Multidirection Piezoelectricity in Mono- and Multilayered Hexagonal alpha-In2Se3

Abstract

Piezoelectric materials have been widely used for sensors, actuators, electronics, and energy conversion. Two-dimensional (2D) ultrathin semiconductors, such as monolayer h-BN and MoS2 with their atom-level geometry, are currently emerging as new and attractive members of the piezoelectric family. However, their piezoelectric polarization is commonly limited to the in-plane direction of odd-number ultrathin layers, largely restricting their application in integrated nanoelectromechanical systems.
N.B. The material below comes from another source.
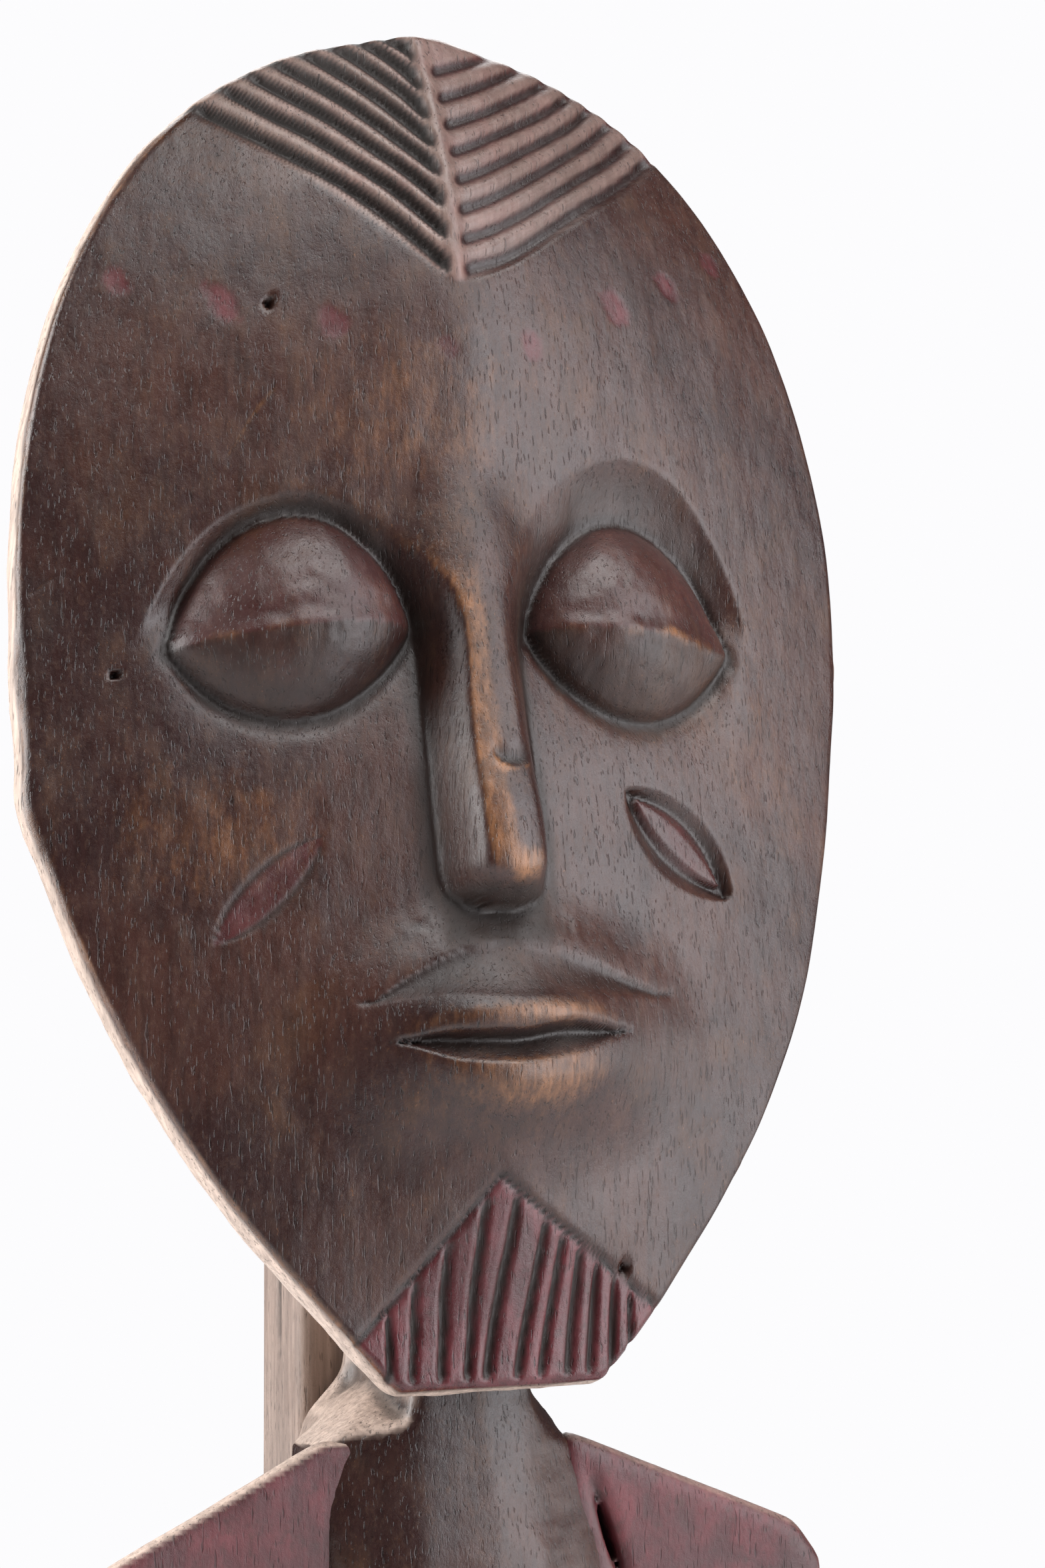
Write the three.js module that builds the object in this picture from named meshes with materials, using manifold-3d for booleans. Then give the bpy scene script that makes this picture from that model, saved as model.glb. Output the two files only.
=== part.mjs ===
// Carved ancestor figure: a standing wooden figure with a broad, flat, leaning face.
// Millimetres, +Z up. The figure faces -Y; "left" and "right" are as seen from the front.
// The origin is the centre of the plinth's underside.

import * as THREE from 'three';
import { mergeVertices } from 'three/addons/utils/BufferGeometryUtils.js';
import Module from 'manifold-3d';

const wasm = await Module();
wasm.setup();

// ---------------------------------------------------------------- driving dimensions

const gap = 0.3;                 // clearance between pieces that touch

const plinthWidth = 180;
const plinthDepth = 140;
const plinthHeight = 40;
const plinthCorner = 24;
const plinthBevel = 4;

const legLength = 150;           // plinth top to hip
const torsoLength = 310;         // hip to underside of chin
const legSpacing = 30;           // centre line to hip centre
const thighRadius = 21;
const ankleRadius = 16;
const footLength = 74;
const footWidth = 36;
const footHeight = 20;

const headLength = 265;          // chin to crown, along the face
const headWidth = 170;
const headLean = THREE.MathUtils.degToRad(11);
const rimThickness = 11;
const chinWidth = 41;
const widestLevel = 145;         // where the face is widest, above the chin
const keelHeight = 17;           // face's middle line above its rim
const crownHeight = 8;

const noseWidth = 20;
const noseTop = 150;
const noseBottom = 90;
const noseHeight = 10;
const eyeWidth = 45;
const eyeHeight = 36;
const eyeLevel = 140;
const eyeSpacing = 34;           // middle line to eye centre
const mouthWidth = 60;
const mouthLevel = 64;
const hairGrooves = 8;
const hairApexLevel = 210;
const beardApexLevel = 38;
const beardGrooves = 11;
const grooveDepth = 2;

const columnHalfWidth = 29;
const columnFrontHalf = 12.5;
const neckHalfWidth = 14;
const neckFrontY = -19;
const chinFrontY = -35;
const tongueDepth = 9;           // how far a shoulder board enters the column
const tangLength = 130;          // neck tang above the chin, behind the head
const hipHalfWidth = 47;
const hipFrontY = -22;
const bellyHalfWidth = 35;
const bellyFrontY = -42;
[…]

Recently, theoretical calculations have predicted the existence of out-of-plane and in-plane piezoelectricity in monolayer alpha-In2Se3. Here, we experimentally report the coexistence of out-of-plane and in-plane piezoelectricity in monolayer to bulk alpha-In2Se3, attributed to their noncentrosymmetry originating from the hexagonal stacking. Specifically, the corresponding d(33) piezoelectric coefficient of alpha-In2Se3 increases from 0.34 pm/V (monolayer) to 5.6 pm/V (bulk) without any odd even effect. In addition, we also demonstrate a type of alpha-In2Se3-based flexible piezoelectric nanogenerator as an energy-harvesting cell and electronic skin. The out-of-plane and in-plane piezoelectricity in alpha-In2Se3 flakes offers an opportunity to enable both directional and nondirectional piezoelectric devices to be applicable for self-powered systems and adaptive and strain tunable electronics/optoelectronics.